WRITTEN EXERCISE: Return the line containing "geometry.translate(0, sweatbandFace +", the line containing "obj.matrix_parent_inverse = Matrix.Identity(4)", and every line between them, exactly as they stand. Output nothing else.
+++ DATA EXCERPT
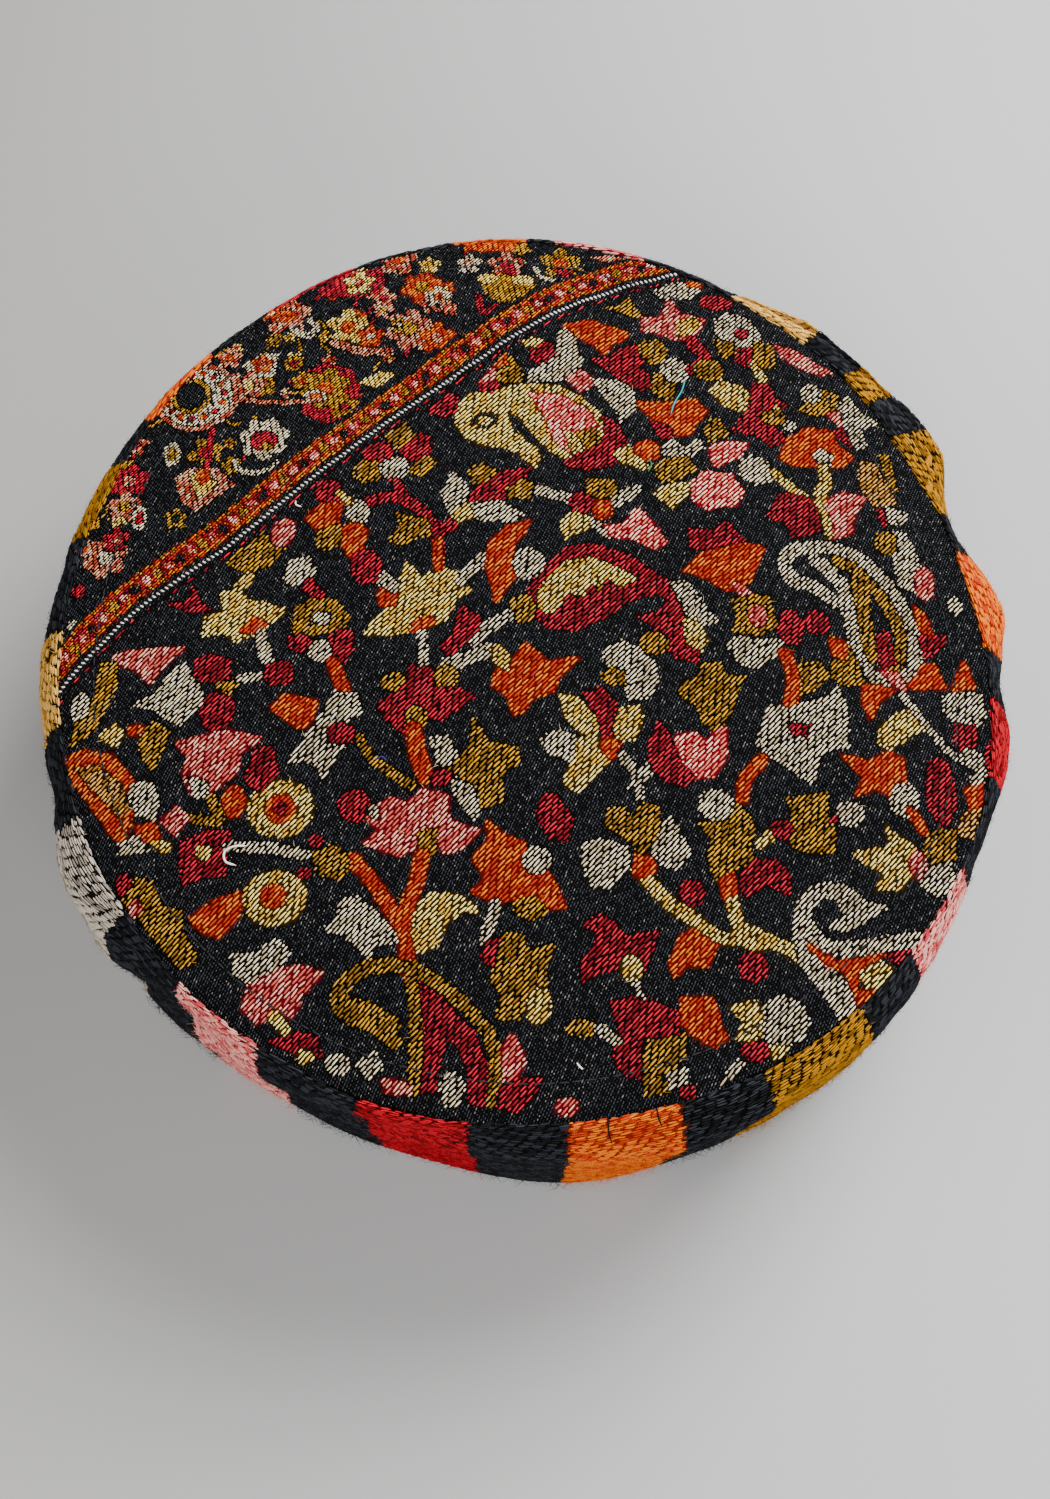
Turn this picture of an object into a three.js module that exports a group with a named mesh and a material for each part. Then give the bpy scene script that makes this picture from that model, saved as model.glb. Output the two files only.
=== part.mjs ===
// Soft round cap with a flat domed crown and a straight woven side band.
// Millimetres, +Z up. The rim rests on z = 0 and the cap is centred on the Z axis.
// The front of the cap faces -Y and the join of the band is at the back, on +Y.
import * as THREE from 'three';

// Whole cap
const wallHeight = 75;        // rim to crown seam
const domeRise = 8.5;         // crown centre above its own edge
const crownRadius = 92;       // crown edge, at the seam
const segments = 48;          // facets round the cap

// Cloth and inner layers
const clothThick = 1.0;       // woven wool of the crown and the band
const stiffenerThick = 0.8;
const liningThick = 0.5;
const sweatbandThick = 0.8;
const layerGap = 0.3;         // clear air between two layers
const threadRadius = 0.2;
const threadGap = 0.9;        // clear air where a row of stitches runs between two layers

// Seam allowances and edges
const allowanceDrop = 8;      // crown edge turned down inside the band
const hemHeight = 14;         // band edge turned up inside the rim
const sweatbandHeight = 30;
const sweatbandRise = 1.5;    // sweatband edge above the rim
const topstitchInset = 7;     // row of stitches inside the crown edge
const seamRoll = 0.2;         // how far the two edges of the crown seam roll past each other
const seamTuck = 0.6;         // band edge below the crown's outer face, at the seam
const interliningInset = 1;   // felt disc inside the crown's turned edge
const liningInset = 2;        // lining disc inside the crown's turned edge

// Rows of stitches: heights above the rim
const hemStitchHeight = 10;
const sweatbandStitchHeight = 4;
const crownStitchDrop = 3;    // below the crown seam
const liningStitchDrop = 7.5;
const joinStitchLow = 18;     // the band's closing seam starts here
const joinStitchLength = 34;
const threadSides = 5;

// Outer radius of the side band at heights above the rim: a soft, slightly bulging wall.
const wallOutline = [[0, 95], [20, 95.9], [42, 96.8], [60, 97.2], [67, 96.8], [71.5, 95.8]];

function wallRadius(z) {
  for (let i = 1; i < wallOutline.length; i += 1) {
    const [z0, r0] = wallOutline[i - 1];
    const [z1, r1] = wallOutline[i];
    if (z <= z1) return r0 + (r1 - r0) * (z - z0) / (z1 - z0);
  }
  return wallOutline[wallOutline.length - 1][1];
}

// Height of the crown's outer face at radius r.
function domeHeight(r) {
  return wallHeight + domeRise * (1 - (r / crownRadius) ** 2);
}

// A colour, roughness and metalness of its own for every piece.
function fabric(color, roughness) {
  return new THREE.MeshStandardMaterial({ color, roughness, metalness: 0, side: THREE.FrontSide });
}

// Turns a closed outline of [radius, height] pairs about the Z axis.
function revolve(name, outline, material) {
  let area = 0;
  outline.forEach(([r0, z0], i) => {
    const [r1, z1] = outline[(i + 1) % outline.length];
    area += r0 * z1 - r1 * z0;
  });
  const points = outline.map(([r, z]) => new THREE.Vector2(r, z));
  if (area < 0) points.reverse();
  const first = points.findIndex((p) => p.x === 0);
  if (first < 0) {
    points.push(points[0].clone());
  } else {
    // A disc: the outline starts and ends on the axis.
    while (points[0].x !== 0 || points[points.length - 1].x !== 0) points.push(points.shift());
  }
  const geometry = new THREE.LatheGeometry(points, segments);
  geometry.rotateX(Math.PI / 2);
  const mesh = new THREE.Mesh(geometry, material);
  mesh.name = name;
  return mesh;
}

// Outline of a strip of constant thickness whose right-hand face follows the path.
function strip(path, thickness) {
  const far = path.map((point, i) => {
    const before = path[Math.max(i - 1, 0)];
    const after = path[Math.min(i + 1, path.length - 1)];
    const a = new THREE.Vector2(point[0] - before[0], point[1] - before[1]);
    const b = new THREE.Vector2(after[0] - point[0], after[1] - point[1]);
    if (i === 0) a.copy(b);
    if (i === path.length - 1) b.copy(a);
    a.normalize();
    b.normalize();
    const normal = new THREE.Vector2(-a.y - b.y, a.x + b.x).normalize();
    const reach = thickness / Math.max(normal.dot(new THREE.Vector2(-a.y, a.x)), 0.4);
    return [point[0] + normal.x * reach, point[1] + normal.y * reach];
  });
  return path.concat(far.reverse());
}

// A dome-shaped disc under the crown's outer face, `depth` below it, with a turned-down edge.
function domeOutline(depth, thickness, edgeRadius, edgeDrop) {
  const steps = 5;
  const top = [];
  const under = [];
  for (let i = 0; i <= steps; i += 1) {
    const share = i / steps;
    const outer = edgeRadius * share;
    const inner = (edgeRadius - thickness) * share;
    top.push([outer, domeHeight(outer) - depth]);
    under.push([inner, domeHeight(inner) - depth - thickness]);
  }
  if (edgeDrop === 0) return top.concat(under.reverse());
  const foot = domeHeight(edgeRadius) - depth - edgeDrop;
  return top.concat([[edgeRadius, foot], [edgeRadius - thickness, foot]], under.reverse());
}

// A ring of thread round the cap.
function threadRing(name, radius, height, material) {
  const outline = [];
  for (let i = 0; i < threadSides; i += 1) {
    const angle = 2 * Math.PI * i / threadSides;
    outline.push([radius + threadRadius * Math.cos(angle), height + threadRadius * Math.sin(angle)]);
  }
  return revolve(name, outline, material);
}

// Radii where the two turned-in edges of the crown seam stand side by side.
const crownEdgeOuter = crownRadius - seamRoll;
const crownEdgeInner = crownEdgeOuter - clothThick;
const bandEdgeInner = crownEdgeOuter + threadGap;
const bandEdgeOuter = bandEdgeInner + clothThick;
const liningEdge = crownEdgeInner - liningInset;

// Insets of each layer from the band's outer face.
const stiffenerInset = clothThick + layerGap;
const hemInset = stiffenerInset + stiffenerThick + layerGap;
const sweatbandInset = hemInset + clothThick + threadGap;

function crownPanel() {
  return revolve('crown_panel', domeOutline(0, clothThick, crownEdgeOuter, allowanceDrop),
    fabric(0x12141a, 0.9));
}

function crownInterlining() {
  const edge = crownEdgeInner - interliningInset;
  return revolve('crown_interlining', domeOutline(clothThick + layerGap, stiffenerThick, edge, 0),
    fabric(0xd9d4c6, 0.95));
}

function crownLining() {
  const depth = clothThick + stiffenerThick + 2 * layerGap;
  return revolve('crown_lining', domeOutline(depth, liningThick, liningEdge, allowanceDrop - liningInset),
    fabric(0x1b1c20, 0.7));
}

// The band: turned in at the crown seam, down the outside, round the rim and up inside as a hem.
function sideBand() {
  const outside = wallOutline.slice().reverse().map(([z, r]) => [r, z]);
  const hemOuter = wallRadius(0) - hemInset;
  const path = [
    [bandEdgeInner, wallHeight - allowanceDrop],
    [bandEdgeInner, wallHeight - seamTuck],
    [bandEdgeOuter + seamRoll, wallHeight - seamTuck - layerGap],
    ...outside,
    [hemOuter - clothThick, 0],
    [wallRadius(hemHeight) - hemInset - clothThick, hemHeight],
  ];
  return revolve('side_band', strip(path.reverse(), clothThick).reverse(), fabric(0xa81c28, 0.9));
}

// A strip standing parallel to the wall, `inset` inside its outer face.
function wallStrip(name, inset, thickness, heights, material) {
  const outer = heights.map((z) => [wallRadius(z) - inset, z]);
  const inner = heights.map((z) => [wallRadius(z) - inset - thickness, z]);
  return revolve(name, outer.concat(inner.reverse()), material);
}

function bandStiffener() {
  return wallStrip('band_stiffener', stiffenerInset, stiffenerThick,
    [clothThick + layerGap, 20, 42, 60, 67], fabric(0xcfc8b6, 0.95));
}

function sweatband() {
  return wallStrip('sweatband', sweatbandInset, sweatbandThick,
    [sweatbandRise, 20, sweatbandRise + sweatbandHeight], fabric(0x20160f, 0.6));
}

// The band lining runs from above the hem to the crown lining's turned edge.
function bandLining() {
  const top = liningEdge + threadGap + liningThick;
  const start = hemHeight + 1;
  const middle = 42;
  const shoulder = 56;
  const seamOverlap = 5;
  const seamLow = wallHeight - allowanceDrop - 1.5;
  const outer = [
    [wallRadius(start) - hemInset, start],
    [wallRadius(middle) - hemInset, middle],
    [wallRadius(shoulder) - hemInset, shoulder],
    [top, seamLow],
    [top, seamLow + seamOverlap],
  ];
  return revolve('band_lining', strip(outer, liningThick), fabric(0x1b1c20, 0.7));
}

// Closing seam of the band at the back, sewn down the inside of the stiffener.
function bandJoinThread() {
  const sides = threadSides + 1;
  const geometry = new THREE.CylinderGeometry(threadRadius, threadRadius, joinStitchLength, sides);
  geometry.rotateX(Math.PI / 2);
  const middle = joinStitchLow + joinStitchLength / 2;
  // It clears the sweatband, whose flat facets lie inside its corners.
  const facet = Math.cos(Math.PI / segments);
  const sweatbandFace = (wallRadius(sweatbandRise + sweatbandHeight) - sweatbandInset) * facet;
  geometry.translate(0, sweatbandFace + 2 * threadRadius, middle);
  const mesh = new THREE.Mesh(geometry, fabric(0x0e0e10, 0.8));
  mesh.name = 'band_join_thread';
  return mesh;
}

const cap = new THREE.Group();
cap.name = 'woven_cap';

cap.add(
  crownPanel(),
  crownInterlining(),
  crownLining(),
  sideBand(),
  bandStiffener(),
  bandLining(),
  sweatband(),
  threadRing('crown_seam_thread', crownEdgeOuter + threadGap / 2, wallHeight - crownStitchDrop,
    fabric(0x0e0e10, 0.8)),
  threadRing('crown_topstitch_thread', crownRadius - topstitchInset,
    domeHeight(crownRadius - topstitchInset) + 1.5 * threadRadius, fabric(0x0e0e10, 0.8)),
  threadRing('hem_thread', wallRadius(hemStitchHeight) - hemInset - clothThick - threadGap / 2,
    hemStitchHeight, fabric(0x0e0e10, 0.8)),
  threadRing('sweatband_thread',
    wallRadius(sweatbandStitchHeight) - sweatbandInset - sweatbandThick - 2 * threadRadius,
    sweatbandStitchHeight, fabric(0x3a2a1c, 0.8)),
  threadRing('lining_seam_thread', liningEdge + threadGap / 2, wallHeight - liningStitchDrop,
    fabric(0x0e0e10, 0.8)),
  bandJoinThread(),
);

export default cap;
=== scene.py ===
# Soft round woven cap: tapestry-twill crown, colour-block side band, lining and sweatband.
# Lengths are in mm until makeMesh turns them into metres; angles are in degrees in the dictionaries.
import math
import bpy
import numpy as np
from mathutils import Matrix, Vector


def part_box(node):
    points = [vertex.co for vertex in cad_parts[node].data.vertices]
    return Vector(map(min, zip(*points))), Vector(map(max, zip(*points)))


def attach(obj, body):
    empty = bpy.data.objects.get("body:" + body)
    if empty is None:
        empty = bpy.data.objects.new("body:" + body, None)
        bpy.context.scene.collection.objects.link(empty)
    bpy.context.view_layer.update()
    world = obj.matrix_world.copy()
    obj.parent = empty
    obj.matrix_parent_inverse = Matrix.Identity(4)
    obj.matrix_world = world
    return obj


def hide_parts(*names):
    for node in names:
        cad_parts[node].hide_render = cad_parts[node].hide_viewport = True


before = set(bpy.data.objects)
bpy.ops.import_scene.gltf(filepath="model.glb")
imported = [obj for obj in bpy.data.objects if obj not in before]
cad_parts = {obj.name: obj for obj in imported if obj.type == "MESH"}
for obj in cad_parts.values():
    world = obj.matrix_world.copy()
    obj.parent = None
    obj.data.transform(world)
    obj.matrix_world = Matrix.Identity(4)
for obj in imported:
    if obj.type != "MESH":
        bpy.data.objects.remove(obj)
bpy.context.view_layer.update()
random = np.random.default_rng(41)
mm = 0.001

seamRoll, seamTuck = 0.2, 0.6    # mm from the crown's turned edge, and from the band's top, to the seam
crownHigh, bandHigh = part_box("crown_panel")[1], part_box("side_band")[1]
crownRadius = crownHigh.x / mm + seamRoll
crownTop = crownHigh.z / mm
seamZ = bandHigh.z / mm + seamTuck
domeRise = crownTop - seamZ
rimRadius = 95.0
around = 2 * np.pi * rimRadius   # one turn of the band's u, in mm
print("stage 1: frame loaded, crown radius", round(crownRadius, 1), "top", round(crownTop, 1))


# The crown seam isn't a true circle: waves round it, each with its turns, size in mm and where it peaks.
shapeOptions = {
    "seamWaves": [(2, 1.7, -68), (3, 1.7, -31), (4, 0.6, -11)],
    "shoulder": 5.0,          # how far the band bulges past the seam
    "shoulderZ": 62.0,
    "edgeDrop": 0.9,          # how far the crown rolls down into the seam
    "seamBulges": [(38, 24, 3.0), (130, 30, 2.2)],                 # where, how wide (degrees), how far out
    "seamDips": [(28, 20, -1.4), (100, 40, 0.5)],                  # the same, for how far up
    "pushedIn": [(255, 20, 4.6), (235, 10, 2.0), (290, 10, 1.4)],  # the same, for how far in the wall stands
}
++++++
ANSWER:
  geometry.translate(0, sweatbandFace + 2 * threadRadius, middle);
  const mesh = new THREE.Mesh(geometry, fabric(0x0e0e10, 0.8));
  mesh.name = 'band_join_thread';
  return mesh;
}

const cap = new THREE.Group();
cap.name = 'woven_cap';

cap.add(
  crownPanel(),
  crownInterlining(),
  crownLining(),
  sideBand(),
  bandStiffener(),
  bandLining(),
  sweatband(),
  threadRing('crown_seam_thread', crownEdgeOuter + threadGap / 2, wallHeight - crownStitchDrop,
    fabric(0x0e0e10, 0.8)),
  threadRing('crown_topstitch_thread', crownRadius - topstitchInset,
    domeHeight(crownRadius - topstitchInset) + 1.5 * threadRadius, fabric(0x0e0e10, 0.8)),
  threadRing('hem_thread', wallRadius(hemStitchHeight) - hemInset - clothThick - threadGap / 2,
    hemStitchHeight, fabric(0x0e0e10, 0.8)),
  threadRing('sweatband_thread',
    wallRadius(sweatbandStitchHeight) - sweatbandInset - sweatbandThick - 2 * threadRadius,
    sweatbandStitchHeight, fabric(0x3a2a1c, 0.8)),
  threadRing('lining_seam_thread', liningEdge + threadGap / 2, wallHeight - liningStitchDrop,
    fabric(0x0e0e10, 0.8)),
  bandJoinThread(),
);

export default cap;
=== scene.py ===
# Soft round woven cap: tapestry-twill crown, colour-block side band, lining and sweatband.
# Lengths are in mm until makeMesh turns them into metres; angles are in degrees in the dictionaries.
import math
import bpy
import numpy as np
from mathutils import Matrix, Vector


def part_box(node):
    points = [vertex.co for vertex in cad_parts[node].data.vertices]
    return Vector(map(min, zip(*points))), Vector(map(max, zip(*points)))


def attach(obj, body):
    empty = bpy.data.objects.get("body:" + body)
    if empty is None:
        empty = bpy.data.objects.new("body:" + body, None)
        bpy.context.scene.collection.objects.link(empty)
    bpy.context.view_layer.update()
    world = obj.matrix_world.copy()
    obj.parent = empty
    obj.matrix_parent_inverse = Matrix.Identity(4)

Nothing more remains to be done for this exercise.